Boot Care: Cleaning, Conditioning and Sole Inspection
Boots take more punishment per trip than any other item of gear. UK terrain — peat, heather, scrambling rock, boggy ground — tests waterproofing and leather regularly.
After every trip:
- Remove insoles and dry them separately; damp insoles held against the boot lining prevent the boot from drying properly and accelerate mould
- Brush mud off while still slightly damp — dried mud is harder to remove and more abrasive
- Stuff boots with newspaper to absorb moisture and hold the shape while drying; never dry near direct heat which cracks leather and warps synthetic components
Between seasons:
- Clean leather boots with Nikwax Leather Footwear Cleaning Gel (
£6), then condition and reproof with Nikwax Waterproofing Wax for Leather (£8) or Grangers G-Wax (~£7), which maintains waterproofing and leather suppleness - For synthetic/fabric boots, use Nikwax Fabric and Leather Proof (~£8) spray-on application
- Check the midsole for compression: press firmly with a thumb — significant compression without springback indicates the cushioning has degraded and replacement or new insoles are needed
- Inspect the outsole for worn lugs, particularly on the heel and toe. Significant lug wear on technical terrain is a genuine grip and safety issue
- Replace insoles every one to two seasons if you cover significant mileage — Superfeet Green (~£40) are a cost-effective upgrade that extend boot comfort considerably
Stove Maintenance: Seals, Jets and Fuel Lines
Stove failures in the field range from inconvenient to dangerous. A pre-season check takes ten minutes.
Canister stoves:
- Check the valve mechanism seats correctly when a canister is attached — any resistance or gas smell without ignition suggests a damaged valve
- Clean the burner jet with the jet-cleaning tool included with most stoves; a blocked jet produces a weak, yellow flame
- Inspect the O-ring at the canister connection point — any cracking, distortion or flattening means replacement before use (O-rings cost pennies from most outdoor retailers)
Liquid fuel stoves (MSR WhisperLite, Dragonfly):
- Inspect the fuel line along its full length for cracks, brittleness or stiffness indicating degradation
- Clean the generator and pump mechanism per the manufacturer's maintenance guide — MSR publish clear teardown guides online
- Replace pump cup leather annually if used regularly; a degraded pump cup causes inconsistent pressure and unpredictable flame behaviour
- MSR Maintenance Kit (~£15) covers most field repairs and is worth keeping in your kit bag
Store fuel canisters upright in a cool, dry space away from heat sources. Do not store partially-used canisters for more than a season without checking valve integrity.
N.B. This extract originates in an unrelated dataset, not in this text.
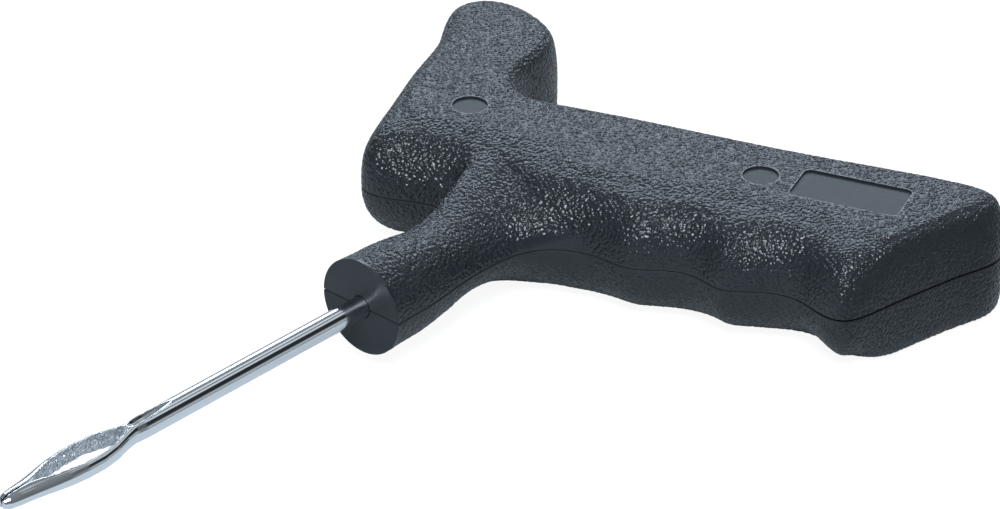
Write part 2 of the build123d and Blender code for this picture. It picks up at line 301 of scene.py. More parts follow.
class Plan:
    """How far each place in the side view is across the roll: 0 at the rim, 1 on the face."""

    def __init__(self, rim, face, step):
        self.step = step
        self.low = rim.min(axis=0) - 3.0
        counts = np.ceil((rim.max(axis=0) + 3.0 - self.low) / step).astype(int) + 1
        self.xs = self.low[0] + step * np.arange(counts[0])
        self.ys = self.low[1] + step * np.arange(counts[1])
        x, y = np.meshgrid(self.xs, self.ys, indexing="ij")
        from_rim = distance_to_loop(x, y, rim)
        to_face = np.maximum(-distance_to_loop(x, y, face), 0.0)
        share = from_rim / np.maximum(np.abs(from_rim) + to_face, 1e-6)
        outside = from_rim < 0
        share[outside] = (from_rim / np.maximum(to_face + from_rim, 1.0))[outside]
        self.share = np.clip(blurred(share, step, 0.7), -1.5, 1.0)

    def sample(self, x, y):
        """Smooth (cubic) reading of the share at any place."""
        fx = np.clip((x - self.low[0]) / self.step, 1, len(self.xs) - 3.001)
        fy = np.clip((y - self.low[1]) / self.step, 1, len(self.ys) - 3.001)
        ix, iy = fx.astype(int), fy.astype(int)
        wx, wy = cubic_weights(fx - ix), cubic_weights(fy - iy)
        total = np.zeros(x.shape)
        for i in range(4):
            row = sum(wy[j] * self.share[ix + i - 1, iy + j - 1] for j in range(4))
            total += wx[i] * row
        return total


def cubic_weights(t):
    return (
        -0.5 * t + t * t - 0.5 * t ** 3,
        1 - 2.5 * t * t + 1.5 * t ** 3,
        0.5 * t + 2 * t * t - 1.5 * t ** 3,
        -0.5 * t * t + 0.5 * t ** 3,
    )


def smooth_min(a, b, width):
    """The lower of two fields, with a rounded valley where they meet."""
    overlap = np.maximum(width - np.abs(a - b), 0) / width
    return np.minimum(a, b) - overlap ** 2 * width / 4


def handle_field(share, x, y, z):
    """Negative inside the handle; close to millimetres round the neck."""
    roll = np.maximum(1 - share, 1e-6)
    from_nose = np.hypot(x - NOSE_PLACE[0], y - NOSE_PLACE[1]) / NOSE_REACH
    below = smooth_step(-z, -1.0, 1.0)
    at_nose = NOSE_ROUNDNESS + (NOSE_ROUNDNESS_BELOW - NOSE_ROUNDNESS) * below
    exponent = ROUNDNESS + (ROUNDNESS_BELOW - ROUNDNESS) * below
    exponent += (at_nose - exponent) * smooth_step(1 - from_nose, 0, 1)
    by_neck = smooth_step(y, *BY_NECK_START_Y) * (1 - smooth_step(y, *BY_NECK_END_Y))
    by_neck = by_neck * smooth_step(x, *BY_NECK_START_X) * (1 - below)
    exponent += (ROUNDNESS_BY_NECK - exponent) * by_neck
    at_butt = smooth_step(y, *BUTT_START_Y) * smooth_step(-x, *BUTT_START_DEPTH)
    at_corner = bell(x, CORNER_PLACE[0], CORNER_REACH) * bell(y, CORNER_PLACE[1], CORNER_REACH)
    exponent += (BUTT_ROUNDNESS_BELOW - ROUNDNESS_BELOW) * below * at_butt
    exponent -= CORNER_ROUNDER * below * at_corner
    height = np.maximum(np.abs(z) / FACE_Z, 1e-6)
    body = (roll ** exponent + height ** exponent) ** (1 / exponent) - 1
    body = body * FACE_Z
    radius = neck_radius(x)
    run = np.maximum(ROOT_START_X - x, 0)
    sweep = ROOT_SWEEP + (ROOT_SWEEP_BELOW - ROOT_SWEEP) * below
    deeper = 1 + run * run / sweep / radius
    high = z / deeper
    aside = y + ROOT_LEAN * run * np.minimum((high / radius) ** 2, 1)
    behind = np.minimum(x - NECK_END_X, 0)
    neck = np.sqrt(aside * aside + high * high + behind ** 2) - radius
    width = FILLET_NOSE_SIDE + (FILLET_FINGER_SIDE - FILLET_NOSE_SIDE) * smooth_step(y, -7, 7)
    width = width * (1 - FILLET_SHARPER_ABOVE * smooth_step(z, 7.0, 12.0))
    joined = smooth_min(body, neck, width)
    rounding = 0.01 + 2.0 * smooth_step(1 - share, 0.05, 0.4)
    return -smooth_min(-joined, FACE_Z - np.abs(z), rounding)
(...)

The Between-Seasons Checklist
Run through this after each season before putting gear into storage:
| Item | Action |
|---|---|
| Tent | Dry fully, check seams and zips, inspect poles, reseam if needed |
| Sleeping bag | Wash correctly, tumble dry with tennis balls, store uncompressed |
| Waterproof jacket | Wash with Tech Wash, apply TX.Direct or Performance Repel Plus, heat activate |
| Waterproof trousers | Same as jacket |
| Boots | Clean, condition leather or reproof fabric, check soles, replace insoles |
| Stove | Check O-rings, clean jet, inspect fuel line, test ignition |
| Tent pegs | Straighten bent pegs, replace broken ones, check you have the right count |
| Pack | Empty all pockets, wipe lining, check hip belt stitching and buckle function |
Good gear maintained properly does not degrade in a straight line — it holds its performance for years, then falls off quickly at the end. Maintenance keeps you on the flat part of that curve. It also means you pick up problems before they become field failures: a seam tape issue found at home is a ten-minute fix; the same issue discovered in a storm on the Brecon Beacons is a wet miserable night.
Products mentioned — Nikwax, Grangers, McNett — are all available from outdoor retailers across the UK including Cotswold Outdoor, Ellis Brigham, and online from the manufacturers directly. None are expensive relative to the gear they protect.